Lok Sabha passes IBC (Amendment) Bill to accelerate debt recovery and simplify proceedings


• On August 12, 2025, the Centre introduced the Insolvency and Bankruptcy Code (Amendment) Bill in the Lok Sabha, to address procedural delays and streamlining the resolution process for companies and individuals.

• The Bill was initially referred to a Select Committee. Bill has a total of 12 amendments to the IBC, including 11 recommended by the Select Committee and one introduced by the government.

• The Honorable Finance Minister Nirmala Sitharaman said the Insolvency and Bankruptcy Code (IBC) was never intended to function merely as a debt recovery mechanism but as a framework to rescue viable businesses, resolve financial stress and preserve enterprise value.

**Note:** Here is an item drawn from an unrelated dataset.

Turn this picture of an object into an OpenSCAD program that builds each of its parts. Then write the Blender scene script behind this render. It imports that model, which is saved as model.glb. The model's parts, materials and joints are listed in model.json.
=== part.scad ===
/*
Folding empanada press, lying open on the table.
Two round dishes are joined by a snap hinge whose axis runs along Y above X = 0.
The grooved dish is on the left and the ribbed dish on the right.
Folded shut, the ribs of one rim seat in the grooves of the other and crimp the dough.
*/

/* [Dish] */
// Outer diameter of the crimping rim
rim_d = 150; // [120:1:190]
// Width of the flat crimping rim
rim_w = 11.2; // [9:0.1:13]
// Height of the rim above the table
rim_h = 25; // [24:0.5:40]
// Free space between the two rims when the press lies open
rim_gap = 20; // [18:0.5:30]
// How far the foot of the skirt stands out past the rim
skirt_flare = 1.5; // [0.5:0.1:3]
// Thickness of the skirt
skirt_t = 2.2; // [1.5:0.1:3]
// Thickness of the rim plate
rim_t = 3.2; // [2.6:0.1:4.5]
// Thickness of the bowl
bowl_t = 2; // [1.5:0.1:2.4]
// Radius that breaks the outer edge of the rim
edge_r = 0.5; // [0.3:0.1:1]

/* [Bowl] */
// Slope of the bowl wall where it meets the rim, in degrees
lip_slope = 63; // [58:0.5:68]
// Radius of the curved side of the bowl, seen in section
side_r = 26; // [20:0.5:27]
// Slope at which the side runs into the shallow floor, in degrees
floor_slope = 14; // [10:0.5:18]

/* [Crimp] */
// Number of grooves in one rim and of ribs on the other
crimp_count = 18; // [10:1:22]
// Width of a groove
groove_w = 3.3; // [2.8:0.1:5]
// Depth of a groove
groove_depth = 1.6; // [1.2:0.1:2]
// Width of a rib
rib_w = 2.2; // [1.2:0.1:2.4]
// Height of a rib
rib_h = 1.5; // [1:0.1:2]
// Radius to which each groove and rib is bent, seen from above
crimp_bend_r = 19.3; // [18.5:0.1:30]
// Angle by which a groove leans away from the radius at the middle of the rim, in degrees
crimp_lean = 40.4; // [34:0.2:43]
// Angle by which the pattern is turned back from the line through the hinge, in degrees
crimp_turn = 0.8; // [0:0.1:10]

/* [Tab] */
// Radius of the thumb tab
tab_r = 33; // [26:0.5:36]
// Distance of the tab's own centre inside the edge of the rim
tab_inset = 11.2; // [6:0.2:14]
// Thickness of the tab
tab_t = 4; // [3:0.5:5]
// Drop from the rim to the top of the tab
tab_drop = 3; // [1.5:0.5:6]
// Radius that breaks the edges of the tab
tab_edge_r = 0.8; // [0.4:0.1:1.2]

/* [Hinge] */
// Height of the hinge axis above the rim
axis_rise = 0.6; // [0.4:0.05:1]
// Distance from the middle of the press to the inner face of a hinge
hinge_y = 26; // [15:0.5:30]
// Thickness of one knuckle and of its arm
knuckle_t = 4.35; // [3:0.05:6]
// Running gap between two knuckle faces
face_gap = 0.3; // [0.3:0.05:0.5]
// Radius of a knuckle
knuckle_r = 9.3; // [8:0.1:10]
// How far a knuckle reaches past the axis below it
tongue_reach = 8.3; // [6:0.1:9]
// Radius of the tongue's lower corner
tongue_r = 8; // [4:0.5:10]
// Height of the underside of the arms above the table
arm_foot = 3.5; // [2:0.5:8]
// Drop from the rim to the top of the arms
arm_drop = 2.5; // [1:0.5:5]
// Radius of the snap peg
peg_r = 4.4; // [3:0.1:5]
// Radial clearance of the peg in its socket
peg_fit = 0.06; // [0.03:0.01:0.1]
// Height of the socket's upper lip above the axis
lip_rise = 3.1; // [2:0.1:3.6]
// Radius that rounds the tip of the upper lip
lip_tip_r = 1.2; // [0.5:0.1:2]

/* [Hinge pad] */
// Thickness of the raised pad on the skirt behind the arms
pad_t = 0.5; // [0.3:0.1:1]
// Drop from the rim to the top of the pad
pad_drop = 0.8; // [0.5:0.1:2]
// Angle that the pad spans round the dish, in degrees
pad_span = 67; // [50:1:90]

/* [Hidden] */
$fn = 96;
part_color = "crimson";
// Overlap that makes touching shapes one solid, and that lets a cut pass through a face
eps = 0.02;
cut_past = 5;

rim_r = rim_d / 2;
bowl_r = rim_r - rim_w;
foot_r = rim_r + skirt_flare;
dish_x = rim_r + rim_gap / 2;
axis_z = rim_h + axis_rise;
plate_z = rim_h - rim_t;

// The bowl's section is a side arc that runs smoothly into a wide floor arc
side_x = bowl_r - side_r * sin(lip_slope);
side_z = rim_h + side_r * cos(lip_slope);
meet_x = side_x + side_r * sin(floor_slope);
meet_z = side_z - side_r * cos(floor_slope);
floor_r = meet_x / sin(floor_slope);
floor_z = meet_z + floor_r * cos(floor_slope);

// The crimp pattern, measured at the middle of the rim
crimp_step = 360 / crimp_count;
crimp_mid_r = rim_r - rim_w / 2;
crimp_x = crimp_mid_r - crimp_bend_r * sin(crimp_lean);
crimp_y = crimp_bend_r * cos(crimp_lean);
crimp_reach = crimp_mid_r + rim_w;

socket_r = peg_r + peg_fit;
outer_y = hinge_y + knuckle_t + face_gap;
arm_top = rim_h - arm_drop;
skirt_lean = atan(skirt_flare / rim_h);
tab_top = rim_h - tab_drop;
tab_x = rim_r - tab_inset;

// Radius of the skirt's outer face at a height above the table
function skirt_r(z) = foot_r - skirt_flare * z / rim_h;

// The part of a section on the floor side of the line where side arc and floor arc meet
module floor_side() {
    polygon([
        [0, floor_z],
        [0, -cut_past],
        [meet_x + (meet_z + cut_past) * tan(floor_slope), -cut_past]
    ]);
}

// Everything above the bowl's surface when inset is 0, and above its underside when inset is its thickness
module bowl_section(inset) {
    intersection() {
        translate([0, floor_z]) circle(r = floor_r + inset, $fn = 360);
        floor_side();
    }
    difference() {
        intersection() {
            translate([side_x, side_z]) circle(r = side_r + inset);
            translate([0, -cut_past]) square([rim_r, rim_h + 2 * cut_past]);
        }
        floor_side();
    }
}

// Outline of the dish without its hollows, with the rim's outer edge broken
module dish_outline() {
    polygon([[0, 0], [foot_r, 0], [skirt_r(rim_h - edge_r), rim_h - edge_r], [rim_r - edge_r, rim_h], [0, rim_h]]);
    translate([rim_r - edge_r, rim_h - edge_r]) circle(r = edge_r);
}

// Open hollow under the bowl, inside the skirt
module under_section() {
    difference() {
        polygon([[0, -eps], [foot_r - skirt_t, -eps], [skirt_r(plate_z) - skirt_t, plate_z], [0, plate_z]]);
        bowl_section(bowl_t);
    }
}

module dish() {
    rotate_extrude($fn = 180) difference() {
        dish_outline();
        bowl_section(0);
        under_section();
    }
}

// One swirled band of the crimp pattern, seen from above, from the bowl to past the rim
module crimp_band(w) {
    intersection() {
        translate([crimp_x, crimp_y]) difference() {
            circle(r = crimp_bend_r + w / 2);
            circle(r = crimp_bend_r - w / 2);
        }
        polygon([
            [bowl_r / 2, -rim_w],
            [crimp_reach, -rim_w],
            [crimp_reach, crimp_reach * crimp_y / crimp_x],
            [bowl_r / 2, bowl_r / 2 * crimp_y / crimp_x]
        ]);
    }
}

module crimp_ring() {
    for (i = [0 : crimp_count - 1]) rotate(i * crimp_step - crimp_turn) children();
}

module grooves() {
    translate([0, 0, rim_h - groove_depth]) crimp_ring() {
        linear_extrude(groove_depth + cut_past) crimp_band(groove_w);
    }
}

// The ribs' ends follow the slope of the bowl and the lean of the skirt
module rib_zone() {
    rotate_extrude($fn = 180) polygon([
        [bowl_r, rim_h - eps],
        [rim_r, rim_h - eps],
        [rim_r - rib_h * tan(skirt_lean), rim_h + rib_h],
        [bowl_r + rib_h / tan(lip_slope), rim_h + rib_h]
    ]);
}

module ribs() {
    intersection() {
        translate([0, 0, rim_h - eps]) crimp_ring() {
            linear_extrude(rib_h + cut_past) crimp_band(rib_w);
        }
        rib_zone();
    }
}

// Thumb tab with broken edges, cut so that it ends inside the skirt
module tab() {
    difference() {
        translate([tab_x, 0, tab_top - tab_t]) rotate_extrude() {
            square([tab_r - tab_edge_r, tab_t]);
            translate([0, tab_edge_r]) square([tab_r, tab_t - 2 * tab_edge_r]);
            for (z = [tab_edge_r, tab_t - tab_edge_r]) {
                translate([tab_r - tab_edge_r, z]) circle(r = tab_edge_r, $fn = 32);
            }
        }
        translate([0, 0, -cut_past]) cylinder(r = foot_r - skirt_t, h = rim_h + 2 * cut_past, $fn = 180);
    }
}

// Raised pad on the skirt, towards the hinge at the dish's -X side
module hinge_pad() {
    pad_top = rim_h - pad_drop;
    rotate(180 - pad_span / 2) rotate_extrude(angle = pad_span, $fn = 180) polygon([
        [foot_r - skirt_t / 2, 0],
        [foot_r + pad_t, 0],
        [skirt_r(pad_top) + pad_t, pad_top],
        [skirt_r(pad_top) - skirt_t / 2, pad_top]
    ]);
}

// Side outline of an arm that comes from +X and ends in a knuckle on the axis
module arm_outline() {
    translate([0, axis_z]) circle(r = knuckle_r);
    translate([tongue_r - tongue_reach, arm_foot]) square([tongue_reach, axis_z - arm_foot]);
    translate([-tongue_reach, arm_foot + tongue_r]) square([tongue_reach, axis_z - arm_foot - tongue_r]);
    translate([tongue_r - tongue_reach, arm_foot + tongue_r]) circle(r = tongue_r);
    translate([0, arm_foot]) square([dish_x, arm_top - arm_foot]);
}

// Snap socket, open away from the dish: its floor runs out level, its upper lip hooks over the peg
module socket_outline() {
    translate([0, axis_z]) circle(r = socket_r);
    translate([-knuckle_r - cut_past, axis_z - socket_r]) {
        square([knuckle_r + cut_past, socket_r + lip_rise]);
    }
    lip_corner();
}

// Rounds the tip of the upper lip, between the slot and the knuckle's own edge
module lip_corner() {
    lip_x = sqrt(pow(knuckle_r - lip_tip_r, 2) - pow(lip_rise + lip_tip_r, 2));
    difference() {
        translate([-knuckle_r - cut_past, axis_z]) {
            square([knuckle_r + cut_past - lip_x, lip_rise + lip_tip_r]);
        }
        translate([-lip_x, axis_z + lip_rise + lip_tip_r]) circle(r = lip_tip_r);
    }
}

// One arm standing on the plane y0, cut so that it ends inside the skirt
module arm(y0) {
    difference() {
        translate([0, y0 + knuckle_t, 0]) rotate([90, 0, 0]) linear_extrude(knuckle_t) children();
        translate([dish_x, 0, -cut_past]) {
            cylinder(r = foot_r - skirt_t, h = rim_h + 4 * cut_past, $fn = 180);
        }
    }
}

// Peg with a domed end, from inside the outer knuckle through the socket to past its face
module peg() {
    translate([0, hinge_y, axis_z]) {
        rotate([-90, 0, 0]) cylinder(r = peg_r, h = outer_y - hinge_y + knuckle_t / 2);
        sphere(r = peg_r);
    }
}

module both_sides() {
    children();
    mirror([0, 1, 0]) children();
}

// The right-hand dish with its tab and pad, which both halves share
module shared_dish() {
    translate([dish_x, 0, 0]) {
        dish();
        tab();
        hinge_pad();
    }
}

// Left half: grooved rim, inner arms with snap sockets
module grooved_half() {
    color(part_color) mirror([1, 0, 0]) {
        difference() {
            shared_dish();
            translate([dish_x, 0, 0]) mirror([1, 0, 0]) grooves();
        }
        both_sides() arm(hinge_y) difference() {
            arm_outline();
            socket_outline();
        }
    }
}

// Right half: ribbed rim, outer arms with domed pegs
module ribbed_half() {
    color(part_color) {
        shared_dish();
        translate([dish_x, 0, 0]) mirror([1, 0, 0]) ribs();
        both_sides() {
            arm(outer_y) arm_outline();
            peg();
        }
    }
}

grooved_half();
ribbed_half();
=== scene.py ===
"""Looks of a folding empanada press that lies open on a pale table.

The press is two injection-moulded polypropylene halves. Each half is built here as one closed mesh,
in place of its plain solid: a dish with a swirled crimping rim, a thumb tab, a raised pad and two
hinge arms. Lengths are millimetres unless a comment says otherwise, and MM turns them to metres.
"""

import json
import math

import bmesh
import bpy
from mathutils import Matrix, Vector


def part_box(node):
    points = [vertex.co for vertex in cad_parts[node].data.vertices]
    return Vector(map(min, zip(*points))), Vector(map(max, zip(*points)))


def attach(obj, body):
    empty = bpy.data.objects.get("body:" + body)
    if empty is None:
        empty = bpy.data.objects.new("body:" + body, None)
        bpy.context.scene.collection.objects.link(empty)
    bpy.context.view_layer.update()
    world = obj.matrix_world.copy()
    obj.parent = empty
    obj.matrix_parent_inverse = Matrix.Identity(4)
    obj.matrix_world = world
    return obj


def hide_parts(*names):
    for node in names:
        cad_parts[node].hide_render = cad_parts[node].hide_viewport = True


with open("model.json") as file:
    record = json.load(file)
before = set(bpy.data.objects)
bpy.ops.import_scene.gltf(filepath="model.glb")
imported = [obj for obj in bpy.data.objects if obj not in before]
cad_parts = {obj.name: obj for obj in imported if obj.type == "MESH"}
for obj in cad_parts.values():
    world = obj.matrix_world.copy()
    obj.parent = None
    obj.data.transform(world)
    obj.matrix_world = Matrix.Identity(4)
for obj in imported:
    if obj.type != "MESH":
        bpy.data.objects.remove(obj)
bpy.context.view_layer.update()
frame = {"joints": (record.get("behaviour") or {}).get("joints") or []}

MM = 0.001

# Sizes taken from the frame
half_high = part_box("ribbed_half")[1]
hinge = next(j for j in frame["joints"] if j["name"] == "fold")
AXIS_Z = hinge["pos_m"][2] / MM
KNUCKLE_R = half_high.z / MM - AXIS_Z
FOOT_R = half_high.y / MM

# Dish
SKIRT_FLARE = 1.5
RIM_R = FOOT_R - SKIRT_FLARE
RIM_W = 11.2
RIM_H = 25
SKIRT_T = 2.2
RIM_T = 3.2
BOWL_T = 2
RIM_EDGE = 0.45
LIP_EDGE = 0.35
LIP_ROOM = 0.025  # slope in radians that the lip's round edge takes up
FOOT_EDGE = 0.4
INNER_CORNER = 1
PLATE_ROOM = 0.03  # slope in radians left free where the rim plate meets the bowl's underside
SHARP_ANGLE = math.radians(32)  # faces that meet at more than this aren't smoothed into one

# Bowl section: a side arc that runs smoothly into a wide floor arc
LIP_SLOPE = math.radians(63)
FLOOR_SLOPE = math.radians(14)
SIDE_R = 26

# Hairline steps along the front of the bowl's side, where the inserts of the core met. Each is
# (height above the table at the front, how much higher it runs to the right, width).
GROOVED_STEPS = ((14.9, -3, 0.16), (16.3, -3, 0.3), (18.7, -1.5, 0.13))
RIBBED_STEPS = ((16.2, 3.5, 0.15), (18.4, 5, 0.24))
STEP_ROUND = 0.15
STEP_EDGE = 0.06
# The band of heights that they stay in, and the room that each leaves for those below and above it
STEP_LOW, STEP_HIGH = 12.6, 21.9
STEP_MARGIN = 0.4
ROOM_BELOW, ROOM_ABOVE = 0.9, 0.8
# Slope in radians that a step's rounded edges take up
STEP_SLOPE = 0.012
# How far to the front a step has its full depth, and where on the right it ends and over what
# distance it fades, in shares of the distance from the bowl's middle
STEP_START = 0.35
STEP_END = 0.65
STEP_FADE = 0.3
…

• She further said that the IBC has played a very crucial role in improving the health of the country's banking sector, including the recovery of more than 50% of their non-performing assets.

OUR VIEW:

The 2025 IBC Amendment Bill introduces a new form of Creditors' Initiated Insolvency Resolution Process (CIIRP), offering lenders more say in how to liquidate a business on the insolvency platform. As some analysts have described, this is a less adversarial mechanism to resolve legitimate business struggles since it offers creditors the right to initiate the process. In recent years, the IBC platform has often been drawn out. CIIRP may be initiated only by specified financial creditors.  To initiate the process, at least 51 per cent of such creditors must agree (by value of debt). The Bill adds that NCLT must pass the order for liquidation within 30 days from the date of the application or intimation.  It also specifies that liquidation proceedings must be completed in 180 days, extendable by up to 90 days.  Under the Code, a company may apply for voluntary liquidation.  The Bill specifies that voluntary liquidation proceedings must be completed within one year. The concern will now be how the Creditors Committee makes decisions and whether those will be subject to judicial review. There appears to be a shift toward assessing how fairly and transparently the resolution process operates, rather than merely whether a matter is accepted on its merits. These are welcome steps, as a high-profile tussle continues on the same issue between two industrial groups on the Jaiprakash Associates Limited case.

It would also be interesting to find out how Courts interpret and enforce the evolving standards for committee of creditors (CoC) decisions by dissident creditors, say on claims of unjust distribution. This means that all stakeholders need to change their perspective towards CIIRP from being just a speed improvement, and ensure that their processes are sufficiently robust to stand up to targeted judicial scrutiny under the legislation.

Remember that IBC has played a crucial role in improving the overall health of India’s banking sector. According to the RBI’s Financial Stability Report released in June 2025, Gross Non- Performing Assets of the banking system have significantly declined, reaching a multi-decadal low of 2.3% at the end of March.